### Problem to work on
Set down only the lines running from the one with "cover_bottom();" to the one with "points = [vertex.co", both lines included, exactly as they stand, please.

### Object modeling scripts
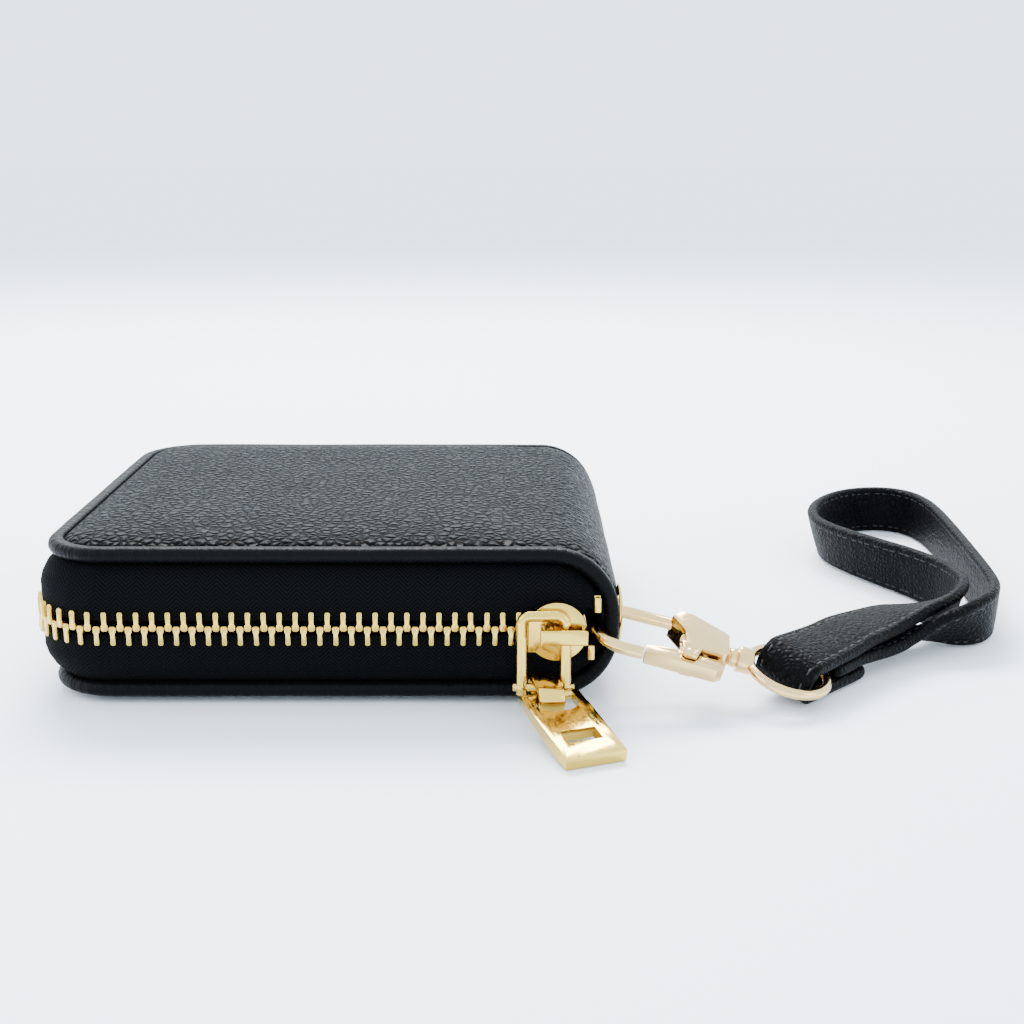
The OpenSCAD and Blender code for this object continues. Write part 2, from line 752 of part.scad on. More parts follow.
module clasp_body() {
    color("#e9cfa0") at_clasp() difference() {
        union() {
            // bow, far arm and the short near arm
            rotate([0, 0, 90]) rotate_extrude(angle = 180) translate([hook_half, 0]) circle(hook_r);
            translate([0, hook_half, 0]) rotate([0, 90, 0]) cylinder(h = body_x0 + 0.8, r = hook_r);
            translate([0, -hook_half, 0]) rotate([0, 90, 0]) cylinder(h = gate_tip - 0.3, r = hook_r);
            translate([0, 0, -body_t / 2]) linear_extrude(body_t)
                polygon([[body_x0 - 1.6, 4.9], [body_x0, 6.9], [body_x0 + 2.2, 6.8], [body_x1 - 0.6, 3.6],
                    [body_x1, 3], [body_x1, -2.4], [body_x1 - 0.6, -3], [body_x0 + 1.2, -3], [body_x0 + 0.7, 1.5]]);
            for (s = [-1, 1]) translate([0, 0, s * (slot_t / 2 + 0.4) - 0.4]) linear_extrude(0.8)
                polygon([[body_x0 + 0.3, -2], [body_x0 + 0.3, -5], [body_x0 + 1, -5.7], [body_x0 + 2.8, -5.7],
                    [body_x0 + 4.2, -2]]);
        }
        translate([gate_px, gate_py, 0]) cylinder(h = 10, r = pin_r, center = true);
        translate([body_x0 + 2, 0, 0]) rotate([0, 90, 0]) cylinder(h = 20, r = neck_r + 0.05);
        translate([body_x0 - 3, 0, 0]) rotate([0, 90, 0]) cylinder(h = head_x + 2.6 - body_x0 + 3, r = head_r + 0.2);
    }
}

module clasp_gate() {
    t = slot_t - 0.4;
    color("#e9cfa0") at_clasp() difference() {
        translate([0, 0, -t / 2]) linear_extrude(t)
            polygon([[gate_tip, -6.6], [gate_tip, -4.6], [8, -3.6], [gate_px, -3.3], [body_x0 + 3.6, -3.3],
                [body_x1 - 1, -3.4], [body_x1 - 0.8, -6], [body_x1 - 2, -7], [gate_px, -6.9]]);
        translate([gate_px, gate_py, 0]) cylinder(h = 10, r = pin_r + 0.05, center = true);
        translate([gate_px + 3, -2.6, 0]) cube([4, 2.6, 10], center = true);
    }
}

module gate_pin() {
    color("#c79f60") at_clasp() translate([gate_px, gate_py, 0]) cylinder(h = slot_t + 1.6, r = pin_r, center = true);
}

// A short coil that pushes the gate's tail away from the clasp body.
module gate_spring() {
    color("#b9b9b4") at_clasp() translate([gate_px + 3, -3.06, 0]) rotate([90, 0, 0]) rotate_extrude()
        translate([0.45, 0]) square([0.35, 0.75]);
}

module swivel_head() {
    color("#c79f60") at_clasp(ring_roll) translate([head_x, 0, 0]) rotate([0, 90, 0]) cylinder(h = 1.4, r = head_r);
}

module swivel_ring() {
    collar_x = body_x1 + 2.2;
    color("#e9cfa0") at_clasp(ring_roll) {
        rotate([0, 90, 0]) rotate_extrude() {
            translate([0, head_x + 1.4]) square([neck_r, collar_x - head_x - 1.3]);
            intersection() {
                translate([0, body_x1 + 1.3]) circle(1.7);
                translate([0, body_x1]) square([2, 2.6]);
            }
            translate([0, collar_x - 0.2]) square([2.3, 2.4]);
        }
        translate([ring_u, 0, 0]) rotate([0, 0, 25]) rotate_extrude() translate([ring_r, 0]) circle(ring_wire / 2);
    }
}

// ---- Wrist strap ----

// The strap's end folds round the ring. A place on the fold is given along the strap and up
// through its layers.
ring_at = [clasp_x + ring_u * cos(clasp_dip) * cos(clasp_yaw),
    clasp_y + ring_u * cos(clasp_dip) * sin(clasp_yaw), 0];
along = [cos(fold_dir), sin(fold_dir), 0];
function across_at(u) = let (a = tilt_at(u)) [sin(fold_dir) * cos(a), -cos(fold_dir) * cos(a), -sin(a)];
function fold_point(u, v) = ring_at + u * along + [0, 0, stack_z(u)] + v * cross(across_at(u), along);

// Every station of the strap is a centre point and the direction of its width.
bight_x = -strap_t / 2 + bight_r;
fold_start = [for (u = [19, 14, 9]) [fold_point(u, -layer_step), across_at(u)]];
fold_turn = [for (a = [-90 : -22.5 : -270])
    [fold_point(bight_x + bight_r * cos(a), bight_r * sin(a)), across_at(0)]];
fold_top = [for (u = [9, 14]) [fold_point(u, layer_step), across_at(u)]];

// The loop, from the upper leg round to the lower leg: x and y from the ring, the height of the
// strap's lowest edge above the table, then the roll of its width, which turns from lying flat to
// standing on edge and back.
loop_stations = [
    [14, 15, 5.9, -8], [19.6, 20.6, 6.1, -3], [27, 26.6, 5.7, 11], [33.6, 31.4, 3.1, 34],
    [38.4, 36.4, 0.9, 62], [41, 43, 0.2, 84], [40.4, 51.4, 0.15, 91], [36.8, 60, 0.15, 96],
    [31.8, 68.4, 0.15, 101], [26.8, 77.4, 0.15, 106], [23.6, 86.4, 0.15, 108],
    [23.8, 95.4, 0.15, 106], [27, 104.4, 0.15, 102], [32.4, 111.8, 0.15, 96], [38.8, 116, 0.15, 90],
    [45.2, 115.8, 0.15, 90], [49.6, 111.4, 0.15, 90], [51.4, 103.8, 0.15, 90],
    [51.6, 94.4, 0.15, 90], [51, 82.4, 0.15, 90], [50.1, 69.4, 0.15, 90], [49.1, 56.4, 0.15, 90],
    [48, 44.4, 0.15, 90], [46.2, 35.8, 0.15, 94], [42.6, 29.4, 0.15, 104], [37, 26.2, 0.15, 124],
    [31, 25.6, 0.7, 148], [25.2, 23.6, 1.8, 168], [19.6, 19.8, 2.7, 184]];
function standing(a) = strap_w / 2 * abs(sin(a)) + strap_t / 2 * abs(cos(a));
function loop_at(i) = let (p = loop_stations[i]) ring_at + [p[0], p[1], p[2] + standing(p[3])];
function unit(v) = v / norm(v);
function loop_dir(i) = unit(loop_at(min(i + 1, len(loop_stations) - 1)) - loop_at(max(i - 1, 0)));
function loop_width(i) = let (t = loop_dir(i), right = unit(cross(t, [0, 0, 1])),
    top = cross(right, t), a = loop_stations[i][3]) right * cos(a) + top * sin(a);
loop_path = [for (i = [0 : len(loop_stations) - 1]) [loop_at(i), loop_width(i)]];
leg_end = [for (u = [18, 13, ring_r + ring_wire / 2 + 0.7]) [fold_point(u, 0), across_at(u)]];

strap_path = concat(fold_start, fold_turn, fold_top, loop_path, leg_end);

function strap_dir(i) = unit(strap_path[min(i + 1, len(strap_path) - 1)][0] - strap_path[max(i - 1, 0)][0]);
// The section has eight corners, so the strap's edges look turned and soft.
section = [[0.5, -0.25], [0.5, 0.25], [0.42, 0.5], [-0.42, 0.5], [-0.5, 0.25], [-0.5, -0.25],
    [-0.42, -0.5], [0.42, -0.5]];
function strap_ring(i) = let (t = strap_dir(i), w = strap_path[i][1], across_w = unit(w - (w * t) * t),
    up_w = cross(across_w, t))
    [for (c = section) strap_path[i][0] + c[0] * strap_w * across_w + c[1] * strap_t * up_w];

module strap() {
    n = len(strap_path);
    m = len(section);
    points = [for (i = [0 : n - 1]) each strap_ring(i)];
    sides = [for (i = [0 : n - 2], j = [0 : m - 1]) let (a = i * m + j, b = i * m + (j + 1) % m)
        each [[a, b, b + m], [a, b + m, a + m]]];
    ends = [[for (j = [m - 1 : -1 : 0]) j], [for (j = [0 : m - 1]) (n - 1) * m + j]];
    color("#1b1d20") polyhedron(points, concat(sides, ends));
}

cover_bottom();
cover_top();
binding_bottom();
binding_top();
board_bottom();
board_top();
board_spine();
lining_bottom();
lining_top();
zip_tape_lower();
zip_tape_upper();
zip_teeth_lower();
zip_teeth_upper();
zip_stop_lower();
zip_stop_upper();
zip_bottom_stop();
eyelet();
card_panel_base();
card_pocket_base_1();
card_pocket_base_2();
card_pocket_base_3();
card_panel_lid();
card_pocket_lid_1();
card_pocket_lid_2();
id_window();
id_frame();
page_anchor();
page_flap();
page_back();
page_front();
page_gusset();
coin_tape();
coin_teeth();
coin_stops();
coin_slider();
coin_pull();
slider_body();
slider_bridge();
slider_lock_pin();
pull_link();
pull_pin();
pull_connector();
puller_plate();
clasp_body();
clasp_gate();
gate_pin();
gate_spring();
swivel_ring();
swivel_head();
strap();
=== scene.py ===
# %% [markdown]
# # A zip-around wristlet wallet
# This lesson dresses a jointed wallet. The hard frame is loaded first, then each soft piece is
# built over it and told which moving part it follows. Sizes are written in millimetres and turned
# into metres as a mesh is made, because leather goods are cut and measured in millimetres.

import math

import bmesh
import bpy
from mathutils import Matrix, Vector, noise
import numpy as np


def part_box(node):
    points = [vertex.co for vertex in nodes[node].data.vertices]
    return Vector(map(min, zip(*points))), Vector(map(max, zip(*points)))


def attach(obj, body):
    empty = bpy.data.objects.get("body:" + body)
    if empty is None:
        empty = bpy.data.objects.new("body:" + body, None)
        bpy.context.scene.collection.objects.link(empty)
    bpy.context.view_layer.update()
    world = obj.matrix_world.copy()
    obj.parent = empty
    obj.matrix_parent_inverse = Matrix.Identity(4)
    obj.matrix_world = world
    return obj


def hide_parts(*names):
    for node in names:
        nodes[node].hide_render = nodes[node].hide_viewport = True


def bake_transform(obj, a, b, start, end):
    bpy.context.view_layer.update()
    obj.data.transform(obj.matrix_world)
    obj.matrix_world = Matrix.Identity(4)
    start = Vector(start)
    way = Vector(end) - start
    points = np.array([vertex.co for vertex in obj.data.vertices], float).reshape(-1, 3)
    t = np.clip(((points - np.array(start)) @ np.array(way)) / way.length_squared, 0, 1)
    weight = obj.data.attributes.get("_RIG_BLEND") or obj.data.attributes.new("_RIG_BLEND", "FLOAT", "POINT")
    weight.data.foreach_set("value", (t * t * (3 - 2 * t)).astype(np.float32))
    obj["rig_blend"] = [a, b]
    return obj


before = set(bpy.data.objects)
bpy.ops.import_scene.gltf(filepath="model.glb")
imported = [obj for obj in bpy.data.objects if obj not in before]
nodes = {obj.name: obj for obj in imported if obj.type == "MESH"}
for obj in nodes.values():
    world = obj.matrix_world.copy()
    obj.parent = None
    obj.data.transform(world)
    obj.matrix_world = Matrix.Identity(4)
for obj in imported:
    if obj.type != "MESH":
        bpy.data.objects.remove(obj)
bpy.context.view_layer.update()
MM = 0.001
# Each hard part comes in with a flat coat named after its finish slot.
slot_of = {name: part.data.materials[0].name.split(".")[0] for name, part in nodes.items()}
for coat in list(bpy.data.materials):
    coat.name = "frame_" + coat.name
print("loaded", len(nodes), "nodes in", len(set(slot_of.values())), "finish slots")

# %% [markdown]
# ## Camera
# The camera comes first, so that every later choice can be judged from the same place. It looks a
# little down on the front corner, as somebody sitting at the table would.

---

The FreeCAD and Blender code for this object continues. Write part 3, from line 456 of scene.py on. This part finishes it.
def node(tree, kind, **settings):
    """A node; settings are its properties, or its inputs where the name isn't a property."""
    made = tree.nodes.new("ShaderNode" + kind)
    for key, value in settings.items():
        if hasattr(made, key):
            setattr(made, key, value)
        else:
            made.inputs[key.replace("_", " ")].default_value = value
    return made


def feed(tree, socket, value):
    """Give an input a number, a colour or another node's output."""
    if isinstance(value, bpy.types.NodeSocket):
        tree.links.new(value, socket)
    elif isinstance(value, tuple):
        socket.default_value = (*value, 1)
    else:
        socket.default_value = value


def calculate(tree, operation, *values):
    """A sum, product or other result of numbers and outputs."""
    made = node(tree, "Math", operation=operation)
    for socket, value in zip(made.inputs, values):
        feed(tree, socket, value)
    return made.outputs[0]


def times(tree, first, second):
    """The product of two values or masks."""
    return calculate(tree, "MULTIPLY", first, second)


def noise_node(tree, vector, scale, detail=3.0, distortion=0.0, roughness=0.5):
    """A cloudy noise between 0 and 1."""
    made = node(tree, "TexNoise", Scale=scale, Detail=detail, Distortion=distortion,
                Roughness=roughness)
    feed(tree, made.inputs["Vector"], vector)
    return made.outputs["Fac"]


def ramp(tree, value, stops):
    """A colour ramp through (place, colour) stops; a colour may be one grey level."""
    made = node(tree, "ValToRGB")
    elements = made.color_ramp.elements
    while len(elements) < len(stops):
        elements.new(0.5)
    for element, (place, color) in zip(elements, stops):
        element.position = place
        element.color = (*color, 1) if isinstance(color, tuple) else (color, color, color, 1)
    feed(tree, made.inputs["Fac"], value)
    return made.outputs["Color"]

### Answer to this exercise
cover_bottom();
cover_top();
binding_bottom();
binding_top();
board_bottom();
board_top();
board_spine();
lining_bottom();
lining_top();
zip_tape_lower();
zip_tape_upper();
zip_teeth_lower();
zip_teeth_upper();
zip_stop_lower();
zip_stop_upper();
zip_bottom_stop();
eyelet();
card_panel_base();
card_pocket_base_1();
card_pocket_base_2();
card_pocket_base_3();
card_panel_lid();
card_pocket_lid_1();
card_pocket_lid_2();
id_window();
id_frame();
page_anchor();
page_flap();
page_back();
page_front();
page_gusset();
coin_tape();
coin_teeth();
coin_stops();
coin_slider();
coin_pull();
slider_body();
slider_bridge();
slider_lock_pin();
pull_link();
pull_pin();
pull_connector();
puller_plate();
clasp_body();
clasp_gate();
gate_pin();
gate_spring();
swivel_ring();
swivel_head();
strap();
=== scene.py ===
# %% [markdown]
# # A zip-around wristlet wallet
# This lesson dresses a jointed wallet. The hard frame is loaded first, then each soft piece is
# built over it and told which moving part it follows. Sizes are written in millimetres and turned
# into metres as a mesh is made, because leather goods are cut and measured in millimetres.

import math

import bmesh
import bpy
from mathutils import Matrix, Vector, noise
import numpy as np


def part_box(node):
    points = [vertex.co for vertex in nodes[node].data.vertices]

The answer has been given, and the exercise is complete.